Tim eventually comes out to his single father Jerry, who is accepting—if initially apprehensive—of his son's sexuality. Tim's younger brother Brad does not take the news as well, but Jerry advises Tim to give Brad some time to process it. Tim and Brea then take Cheryl out to a dance club, where Tim further explores his sexuality by passionately dancing with a stranger.

Laura starts feeling increasingly alienated from Tim and Brea, which is only further complicated when Tim and Brea are accepted into New York University. Feeling her once close relationship with Tim and Brea fading away, she tries to befriend April over a tense lunch date where she is introduced to Patrick, April's cousin. Laura, Brea, and Tim hang out for a final time before they head off to college. Laura then makes a final, impassioned plea for Brea to remain true to her faith.

The film then picks up after the three friends return home from their first semester at college. Laura is now dating Patrick while Tim and Brea are even closer than before. Jerry reaches out to Tim, asking him if he has met anyone at school. In turn, Tim suggests that his dad start looking for someone to date, too. Later that evening, Austin comes to Tim and confesses that he might be gay. Tim says that he is too and Austin cries on his shoulder.

The film concludes as the congregation members gather at the church's living nativity. Austin mouths the words "I love you" to Elizabeth and she mouths back "I love you, too."

==Production==
To raise money for production, the film's writer and director Stephen Cone ran a Kickstarter campaign with a goal of $17,500. The campaign closed on July 18, 2010, having successfully raised $17,830. The film was shot on location in Cone's hometown of Charleston, South Carolina. Cone, the son of a Baptist minister, described elements of the film as semi-autobiographical, saying that he "experienced some of it, and some of it is speculation and curiosity, wondering about people [he] grew up with."

==Release==
The Wise Kids was given its world premiere at the Outfest film festival in Los Angeles, California on July 9, 2011. It was later shown at the LGBT NewFest in New York, New York on July 23, 2011. The film also opened the 30th annual Reeling Gay and Lesbian Film Festival. It was premiered in Charleston on November 19, 2011.

===Home media===
The film was distributed by Wolfe Video who released the film on DVD January 8, 2013.

==Reception==
===Critical response===
The Wise Kids received a very positive response from critics. The film holds a 100% positive "Fresh" rating on the review aggregator Rotten Tomatoes.

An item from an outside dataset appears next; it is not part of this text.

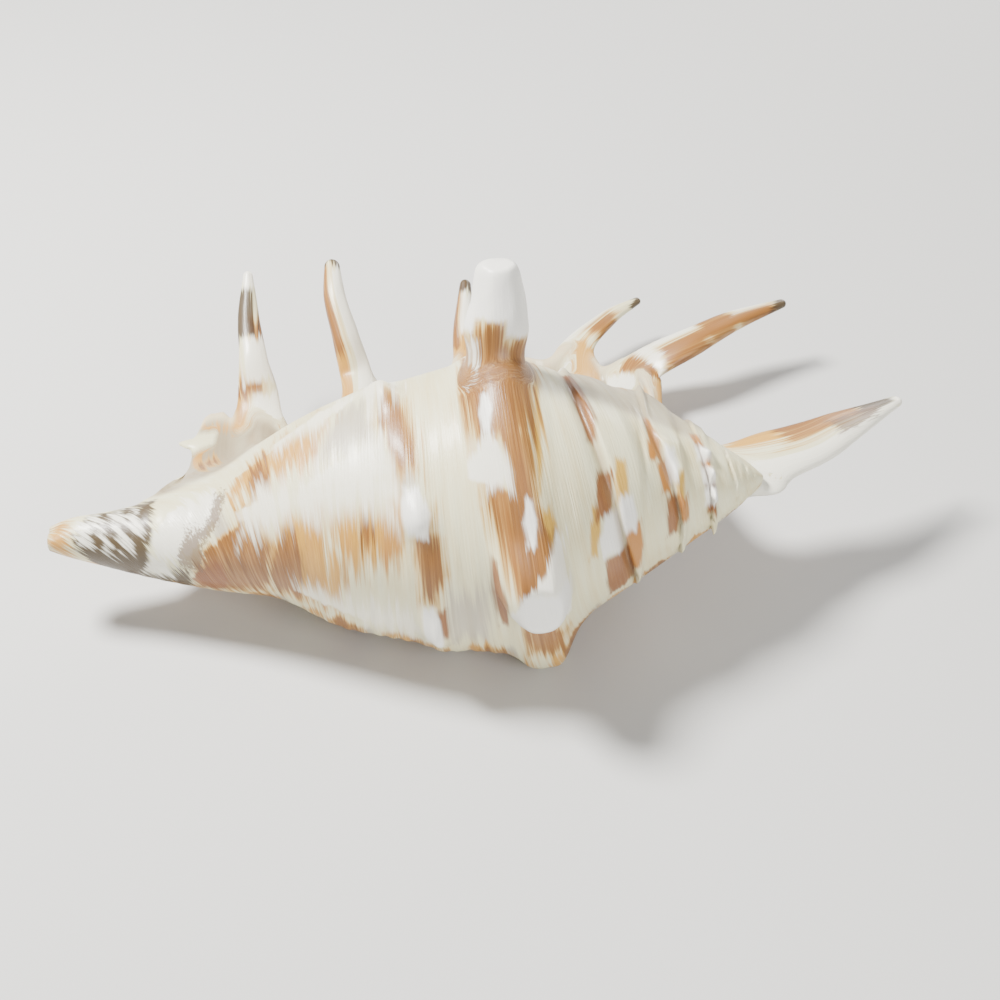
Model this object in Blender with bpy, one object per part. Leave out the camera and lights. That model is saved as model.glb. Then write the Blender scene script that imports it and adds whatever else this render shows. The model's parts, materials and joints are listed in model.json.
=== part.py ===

Roger Ebert of the Chicago Sun-Times gave the film 3 out of 4 stars and described its handling of the subject matter as "honest, observant, and subtle." Robert Koehler of Variety called the performers "a brilliant cast of young actors" and said of the film, "Most impressively, this is an ensemble piece in which no boogeymen are permitted, everyone is observed in shades of gray, and the easy out of making fun of true believers is simply not in the cards." Stephen Holden of The New York Times praised the film as "... a guileless exploration of the growing pains of sheltered innocents whose reticence and sincerity evoke 1950s small-town values" and added, "The performances all capture the perplexity of sexually repressed people who are trying to do the proper Christian thing while coping with unruly desires that they recognize as challenges to their way of life. In its unassuming way, this tiny, low-budget film is a universal reflection on issues of personal identity and choice for which there are no easy answers."

Melissa Anderson of The Village Voice was slightly more critical, commenting, "The Wise Kids suffers from a theater workshop-y tendency to rest too long on pauses and silences to convey dramatic heft. But the blunder is ultimately overshadowed by Cone's excellent young actors, particularly Torem, burrowing deeply into her character's zealotry and anguish about being left behind."

===Accolades===
The Wise Kids was selected as a Critics' Pick for The New York Times. The film won the Audience Award for Best Narrative Feature at NewFest and won the Jury Awards for Best Narrative Feature and Best Ensemble at the Out on Film film festival. It also won the Grand Jury awards for Outstanding U.S. Screenwriting and Outstanding U.S. Dramatic Feature at the Outfest film festival.